CLARITY Act Faces Tight Senate Window as Stablecoin Yield Fight Deepens

Hybrid image of a lawmaker reviewing crypto legislation, a clock signaling a three-year delay, stablecoin yield arrows.

The CLARITY Act is heading into a compressed legislative window, with the Senate Banking Committee scheduled to mark up the bill on May 14, 2026, and the White House targeting a July 4 signing deadline. The timetable has become more uncertain after Anthony Scaramucci warned that comprehensive crypto market-structure legislation could be delayed until 2029 or beyond.

The bill passed the House in July 2025 by a 294-134 vote, but its Senate progress has been uneven. A January 15, 2026 markup was postponed, and the renewed May hearing now carries outsized importance for institutional access, token classification and stablecoin product design.

Senate Math Creates a Narrow Path

The legislative calendar is tight. More than 130 amendments have been filed, and any final Senate passage would likely require a 60-vote threshold to overcome a filibuster, making bipartisan alignment essential.

Scaramucci, founder of SkyBridge Capital, argued that the risk is political as much as procedural. “I don’t see anybody that is against the President that’s going to allow him to have a win in cryptocurrency policy right now,” he said, framing crypto legislation as caught inside a broader partisan standoff.

That dynamic threatens the White House’s July 4 target. Even if the Banking Committee advances the bill, negotiators still need to resolve amendments, secure floor time and maintain support across factions, leaving little room for slippage before the legislative window narrows again.

Stablecoin Yield Remains the Core Flashpoint

The most contested issue is stablecoin yield. Banking groups are lobbying to restrict yield provisions, arguing that interest-like rewards on stablecoin balances could accelerate deposit flight from traditional banks.

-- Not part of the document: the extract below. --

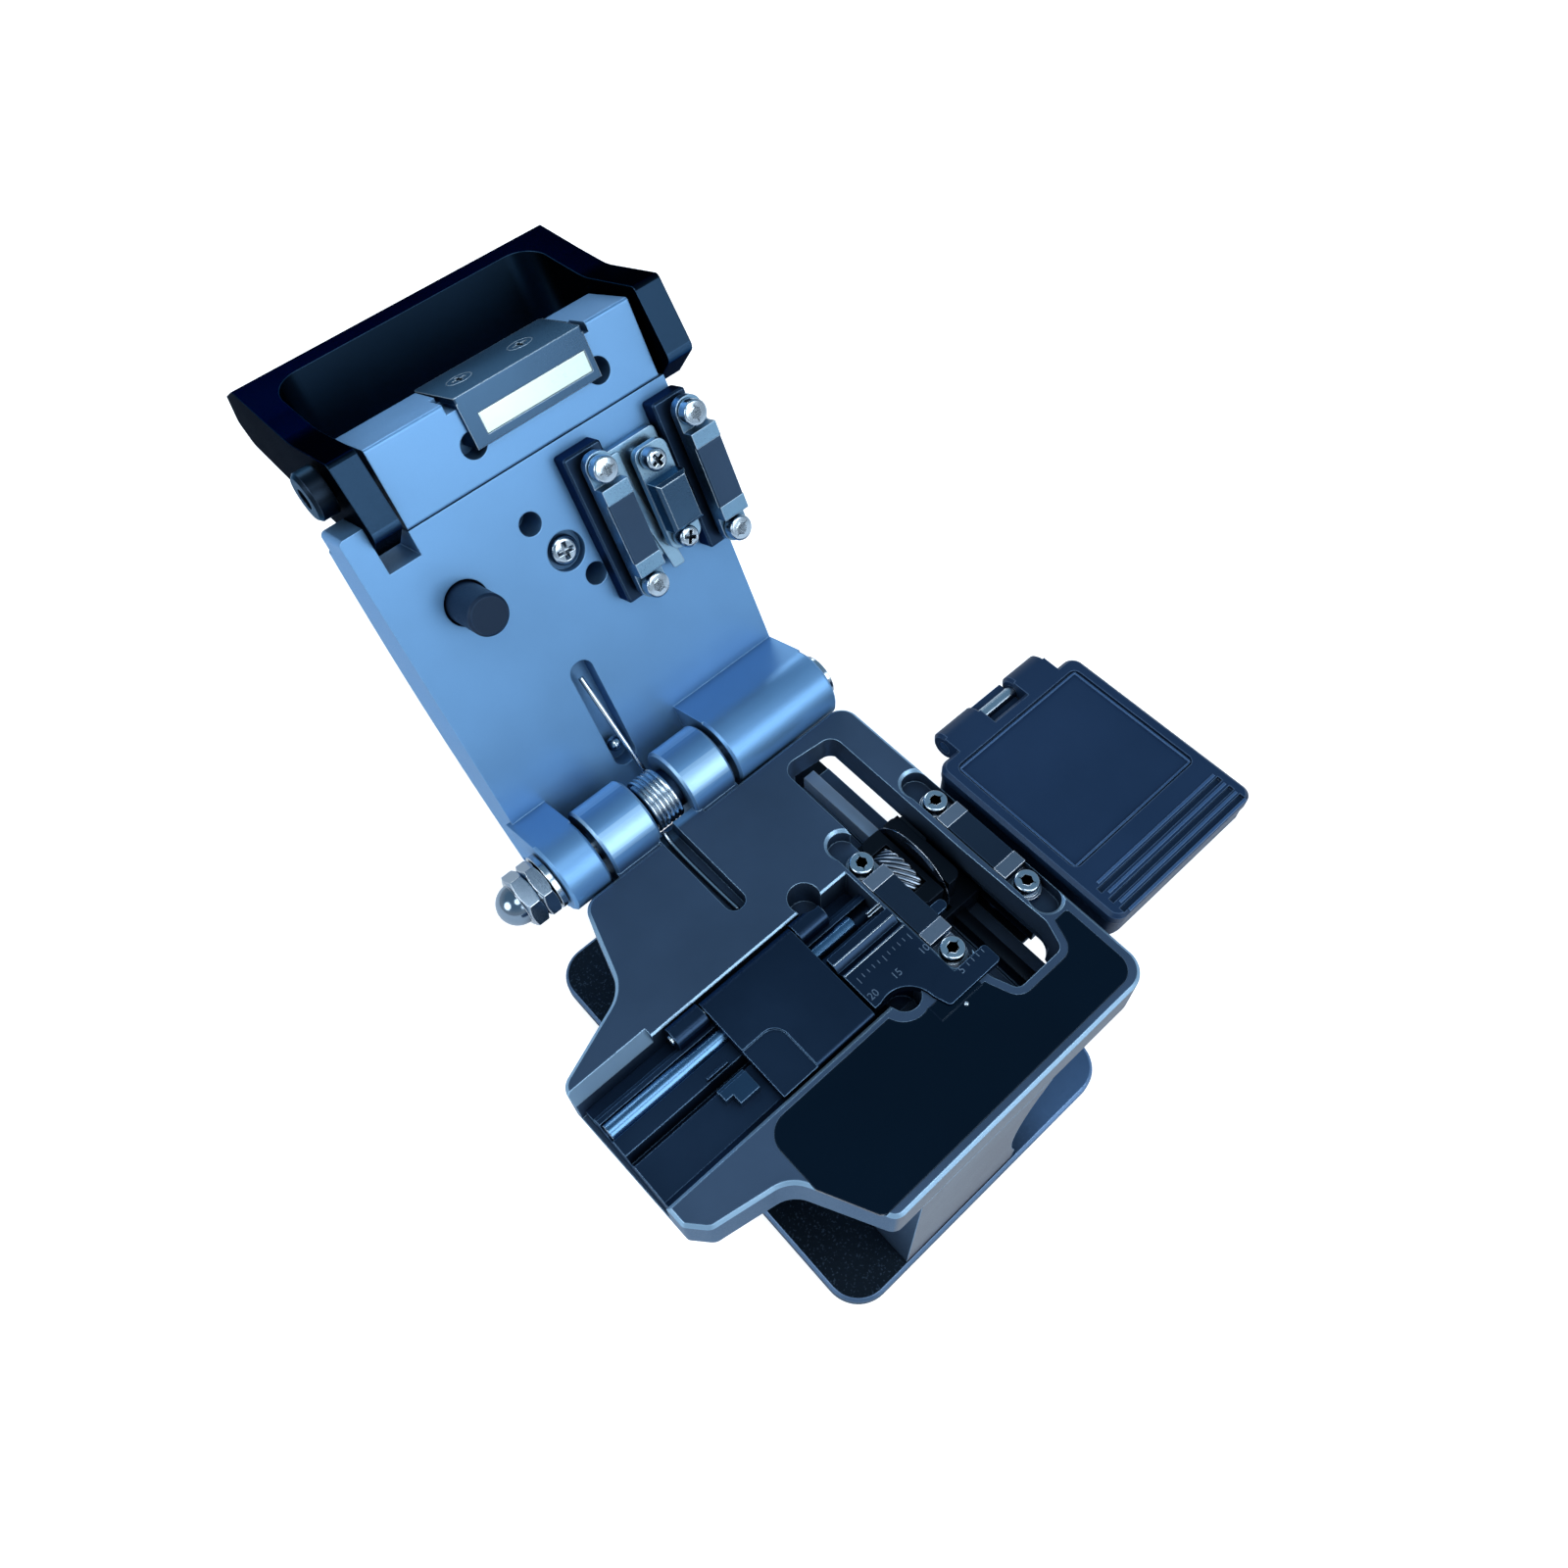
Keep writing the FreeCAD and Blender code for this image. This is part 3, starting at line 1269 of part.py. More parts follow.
base_screw_list = make_base()
make_body(base_screw_list)
make_panel()
make_slot_pieces()
make_scale_plate()
make_flap()
make_lower_clamps()
make_blade()
make_scrap_box()
make_hinge()
make_spring()
make_lid_plate()
make_lid_cover()
make_front_bar()
make_upper_clamps()
make_anvil()
make_lid_fittings()
make_handle()
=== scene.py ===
from math import atan2, cos, pi, radians, sin

import bmesh
import bpy
from mathutils import Matrix, Vector


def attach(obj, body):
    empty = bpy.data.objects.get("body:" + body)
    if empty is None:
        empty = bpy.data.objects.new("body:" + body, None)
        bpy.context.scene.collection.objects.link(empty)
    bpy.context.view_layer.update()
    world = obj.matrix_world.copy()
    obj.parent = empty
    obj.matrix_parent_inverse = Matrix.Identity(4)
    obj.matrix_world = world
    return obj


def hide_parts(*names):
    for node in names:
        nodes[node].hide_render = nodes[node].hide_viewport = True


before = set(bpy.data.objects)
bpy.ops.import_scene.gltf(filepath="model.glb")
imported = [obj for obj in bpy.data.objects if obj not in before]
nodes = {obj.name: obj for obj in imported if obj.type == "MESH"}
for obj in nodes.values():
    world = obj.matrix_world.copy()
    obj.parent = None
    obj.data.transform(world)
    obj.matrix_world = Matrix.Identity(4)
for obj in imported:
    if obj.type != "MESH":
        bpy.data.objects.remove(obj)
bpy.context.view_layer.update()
scene = bpy.context.scene
scene.view_settings.view_transform = "Standard"
mm = 0.001
print("frame loaded with", len(nodes), "nodes")


# Camera at the photograph's angle

cameraView = {
    "place": (-0.05397, -0.05856, 0.2148),
    "right": (0.74047, -0.67146, -0.02901),
    "down": (-0.58514, -0.62284, -0.51931),
    "forward": (0.33063, 0.40151, -0.85409),
    "lens": 28.604,
    "sensor": 36.0,
    "nearest": 0.01,
}


def makeCamera(view):
    lens = bpy.data.cameras.new("camera")
    lens.lens = view["lens"]
    lens.sensor_width = view["sensor"]
    lens.clip_start = view["nearest"]
    camera = bpy.data.objects.new("camera", lens)
    scene.collection.objects.link(camera)
    turn = Matrix((view["right"], -Vector(view["down"]), -Vector(view["forward"]))).transposed()
    camera.matrix_world = Matrix.Translation(view["place"]) @ turn.to_4x4()
    scene.camera = camera


makeCamera(cameraView)
print("camera set")


# Floor, sky and lamps

studio = {
    "floorColour": (0.86, 0.87, 0.89),
    "floorGlow": 0.55,
    "floorSize": 6.0,
    "floorRough": 0.9,
    "floorShine": 0.1,
    "skyLow": (0.86, 0.93, 1.0),
    "skyHigh": (0.33, 0.53, 0.70),
    "skyRise": (0.03, 0.60),
    "skyLevel": 0.6,
    "lampAim": (0.0, 0.0, 0.04),
    "lamps": {
        "frontSoftbox": {"place": (0.30, -1.15, 0.75), "size": 1.0, "watts": 9.5},
        "leftSoftbox": {"place": (-0.95, 0.10, 0.65), "size": 0.7, "watts": 5.0},
        "topSoftbox": {"place": (-0.10, -0.35, 1.10), "size": 0.6, "watts": 3.5},
        "rearSoftbox": {"place": (0.25, 0.95, 0.60), "size": 0.5, "watts": 3.0},
    },
}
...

A compromise under discussion would ban passive yield while allowing transaction-linked or activity-based rewards. The unresolved question is whether that language creates a workable distinction between payments incentives and deposit-like returns.

The bill also seeks to clarify jurisdictional boundaries between federal agencies. Proponents argue that clearer asset classification could broaden institutional eligibility for some tokens, including claims that XRP’s status as a commodity could be codified.

Treasury models, reserve strategies and customer incentive structures would need to be rebuilt around whatever final compliance perimeter survives the Senate process.

The broader institutional impact is significant. Continued ambiguity limits the ability of allocators to add non-Bitcoin, non-ETF tokens to approved lists, keeping capital concentrated in instruments with stronger de facto regulatory clarity.

If the markup produces a viable final text, the July 4 signature target becomes the next operational milestone. If negotiations collapse, market participants should prepare for prolonged jurisdictional uncertainty, slower product launches and higher compliance-planning risk.